Kunal Bahl is an Indian technology entrepreneur and investor.

==Early life==
Bahl was born in India and had completed his initial school education at Delhi Public School R. K. Puram (DPS) New Delhi. He applied to the University of Pennsylvania and received admission. He graduated from the Jerome Fisher Program in Management and Technology at the University of Pennsylvania, earning two bachelor's degrees in Entrepreneurship, Operation & Information Management from The Wharton School and Engineering from the School of Engineering and Applied Science. He finished an executive marketing program from Kellogg School of Management. He worked with Microsoft for a short period, as he went back to India due to a visa issue in 2007.

==Career==
Bahl co-founded the e-commerce company Snapdeal in 2010. In 2022, the company assumed the group corporate identity of AceVector, which houses multiple businesses such as Snapdeal, Unicommerce, and Stellaro Brands.

He is the Promoter of Unicommerce, a SaaS company in India, which had its IPO in 2024 becoming on the most highly subscribed IPOs of the year.

He is also the Co-founder of Titan Capital, an early stage venture capital firm in India and has invested in companies like Ola, Urban Company, Mamaearth, Credgenics, Shadowfax, Razorpay, Giva, among others. Famously Titan Capital, which invests the personal funds of Kunal and Rohit Bansal, has made returns of over 100 times in many investments like Ola, Urban Company, Mamaearth, among others.

Bahl has also been involved with various industry associations and think-tanks. He has been on the board of governors of the Indian Council for Research on International Economic Relations, a member of the executive council of NASSCOM, and the chairman of the Confederation of Indian Industry (CII) National Committee on E-commerce. He also serves on the National Startup Advisory Council, a committee to advise the Indian government on efforts needed to build a strong startup ecosystem.

He also serves as an Independent Director on the Board of Piramal Enterprises, an Indian conglomerate. He's also joined The Foundery as a mentor, a new venture by Nikhil Kamath and Kishore Biyani, helping early-stage founders. Bahl champions "Indicorns" (profitable, sustainable Indian companies) over massive, loss-making "unicorns," emphasising long-term value.

==Television==
Kunal was one of the three main judges and investors in Prime Video's reality TV show "Mission Start Ab" aired on 19 December 2023. He has also appeared as a Shark in Shark Tank India season 4 and 5, both premiering on Sony LIV.
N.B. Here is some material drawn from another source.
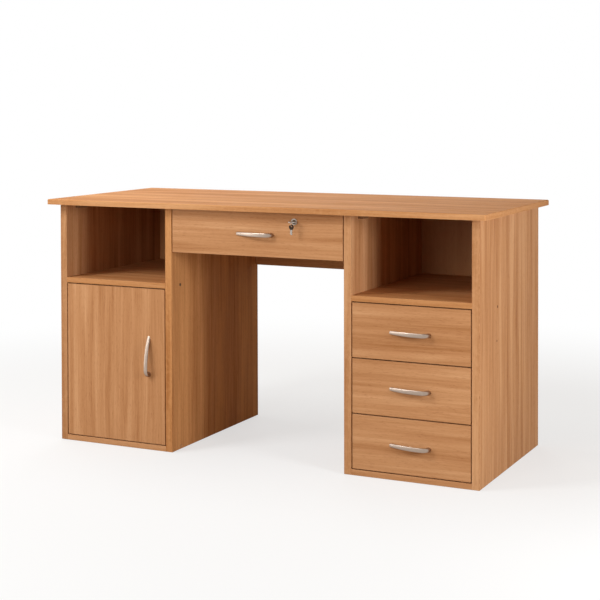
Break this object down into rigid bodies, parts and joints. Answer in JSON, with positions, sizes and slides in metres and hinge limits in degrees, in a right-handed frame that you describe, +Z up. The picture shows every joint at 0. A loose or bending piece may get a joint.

==Awards and recognitions==
- BMA Entrepreneur of the Year 2014.
- ET Top 50 Entrepreneur of India 2014.
- Ranked 25 on Fortune 40 under 40 most influential business leaders list 2014.
- EY Entrepreneur of the Year - Startup 2014.
- Nasscom NextGen Entrepreneur 2014.
- The Economic Times Entrepreneur of the Year Award 2015.
- AIMA Transformational Business Leader of the Year.
- Indian Affairs Business Leader of the Year 2015.
- The Joseph Wharton Award for Young Leadership 2018.
- The Economic Times Comeback Award 2019.

==Personal life==
Bahl is married to Yashna, who ran a confectionery business.